Los cantores del Abasto
Gardel y el anhelo
Martes 06 de agosto de 2019
"Puedo entender al porteño que, estando en París, no para de extrañar Buenos Aires; pero no deja de desconcertarme la circunstancia en la que alguien, ahí en Montmartre, fauborg sentimental, se dedica a evocar la calle Suipacha, la calle Esmeralda".
Por Martín Kohan.
Yo puedo entender, lo confieso, al porteño que, estando en París, no para de extrañar Buenos Aires. Esa mirada, sabidamente, se forjó en Carlos Gardel, en esa mixtura singular de Toulouse y Tacuarembó que urdió Gardel para definir a la perfección lo que podría entenderse por un porteño: inscripción en lo uruguayo de una sugestión de lo francés, un horizonte de francesidad recalando en lo uruguayo.
Tenemos pues a Gardel en París, y más concretamente en Montmartre, así como tenemos “Canaro en París” o las “Mañanitas de Montmartre” de Irusta-Demare-Fugazot. Ya lo dije: puedo entender al porteño que, estando en París, no para de extrañar Buenos Aires; pero no deja de desconcertarme la circunstancia en la que alguien, ahí en Montmartre, fauborg sentimental, se dedica a evocar la calle Suipacha, la calle Esmeralda. Concibo la evocación sentida de la calle Corrientes, concibo la del arrabal. La de Suipacha, la de Esmeralda, hoy me resultan más enigmáticas.

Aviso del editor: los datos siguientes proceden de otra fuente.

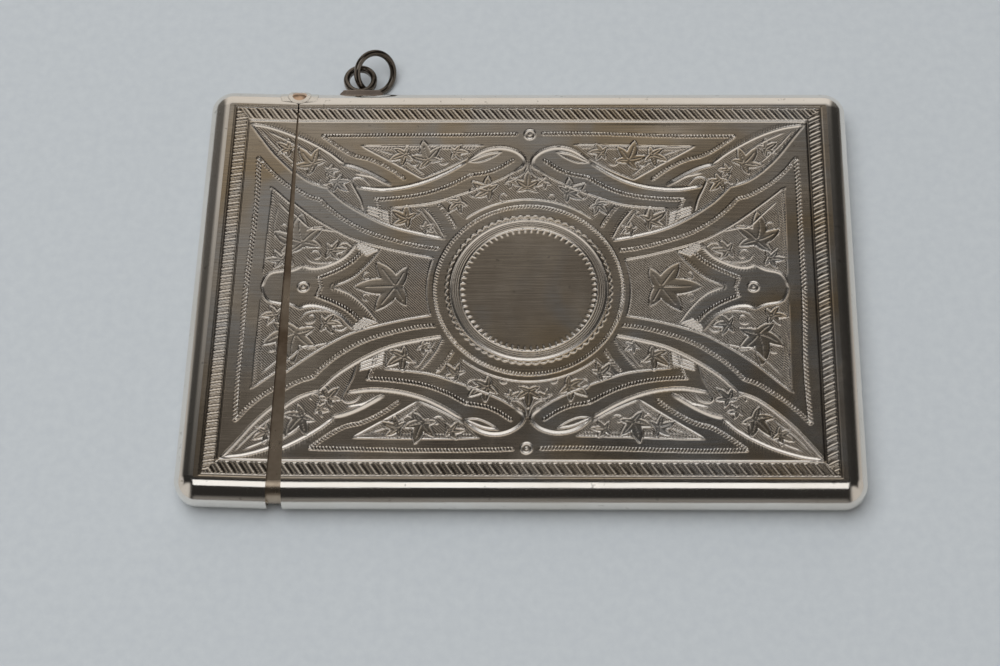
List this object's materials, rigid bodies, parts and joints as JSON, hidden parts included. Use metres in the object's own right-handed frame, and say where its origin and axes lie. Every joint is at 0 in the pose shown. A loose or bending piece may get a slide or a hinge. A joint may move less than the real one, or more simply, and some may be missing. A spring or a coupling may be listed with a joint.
{
  "type": "business card case",
  "caption": "Slim rectangular metal card case with half-round rims, a hinged end lid, an engraved front and a loop with a jump ring.",
  "frame": {"origin": "centre of the closed case's outline, on the flat back face that it lies on", "axes": "+X to the closed end with the lid at -X, +Y to the side with the hinge and the loop, +Z out of the engraved front face"},
  "size_m": [0.098, 0.0752, 0.0062],
  "materials": {
    "silver": "polished rims, engraved and lightly tarnished front",
    "bezel_silver": "tarnished brown, lightly scratched",
    "dark_silver": "dark oxidised, bright where rubbed",
    "pin_copper": "coppery, dull"
  },
  "bodies": {
    "case_body": {"body_front_shell": "silver", "body_back_shell": "silver", "mouth_bezel": "bezel_silver", "catch_pip": "bezel_silver", "body_joint_bearer": "silver", "body_knuckle": "silver", "ring_plate": "dark_silver", "ring_loop": "dark_silver"},
    "lid": {"lid_front_shell": "silver", "lid_back_shell": "silver", "lid_joint_bearer": "silver", "lid_knuckle_front": "silver", "lid_knuckle_back": "silver", "hinge_pin": "pin_copper"},
    "jump_ring": {"jump_ring": "dark_silver"}
  },
  "joints": [
    {"name": "lid_hinge", "type": "hinge", "parent": "case_body", "child": "lid", "pos_m": [-0.0347, 0.0326, 0.0031], "axis": [0, 0, -1], "range_deg": [-1.8, 98]},
    {"name": "jump_ring_swing", "type": "hinge", "parent": "case_body", "child": "jump_ring", "pos_m": [-0.02597, 0.03657, 0.0031], "axis": [0.8192, 0.5736, 0], "range_deg": [-1, 90]}
  ]
}
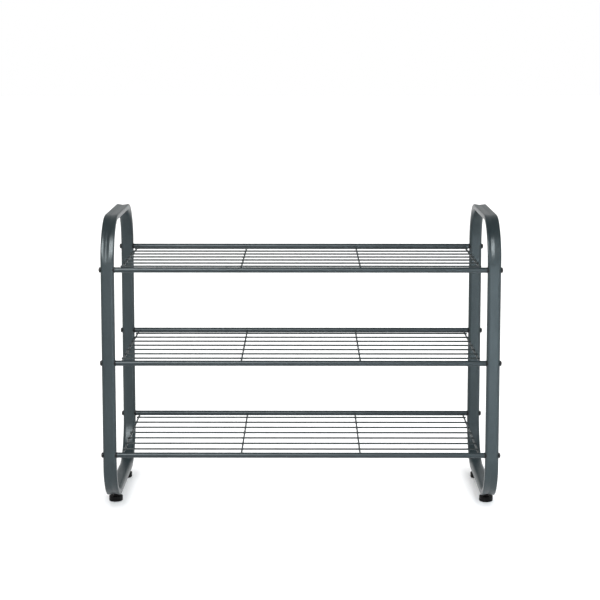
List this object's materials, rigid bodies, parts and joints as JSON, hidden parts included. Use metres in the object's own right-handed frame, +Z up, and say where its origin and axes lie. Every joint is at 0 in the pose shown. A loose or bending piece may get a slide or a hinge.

Concibo la intriga previa: “¿Cómo habrá cambiado tu calle Corrientes?”, porque en Corrientes se labra el mito y porque es insoportable, para el que está lejos, pensar que su lugar está cambiando y está cambiando sin él; que se lo está perdiendo, que va quedando desacompasado; que si vuelve acaso ya no volverá a lo mismo, que añora cosas que quizás ya no existan. Concibo eso y concibo lo que viene después: “tu mismo arrabal”, donde “mismo” puede entenderse como “incluso” o como “aun”, pero también puede entenderse como idéntico. Y es que el arrabal, a diferencia de la calle Corrientes, tal como advertía Borges en esos mismos años, prometía permanencias, un aferrarse a lo que ya estaba, un mantenerse porfiadamente en lo igual.
La calle Corrientes, entonces, y luego el arrabal; pero Suipacha y Esmeralda hoy resultan más dudosas. Hay que ponerse a evocar semejantes calles, tan luego desde Montmartre; hay que esmerarse, y hasta obstinarse, para lograr una reminiscencia así.
Se trata, claro, de “Anclao en París”. Anclado porque el errante (el de la “vida de errante bohemio”) ha quedado fijo (“Aquí estoy varado”); anclado: el ancla se clava y lo detiene, lejos, a merced de eso otro que también se clava: el recuerdo (“yo siento que el recuerdo me clava su puñal”).
Pero Gardel no canta “anclado”, sino “anclao”; porque Cadícamo no ha escrito “anclado”, sino “anclao”. La idea de que, para el exiliado, la patria es la lengua, como propuso Theodor Adorno tras el exilio, se ajusta aquí de esta forma: para el exiliado, la patria es la pronunciación. Y junto con la pronunciación, el acento. En el envés del canto de Gardel, para desconfigurar identidades en vez de erigirlas y asentarlas, habría que ubicar (o desubicar) a Luca Prodan, el acento y la pronunciación de Luca Prodan, su manera de decir Chivilcoy, por ejemplo.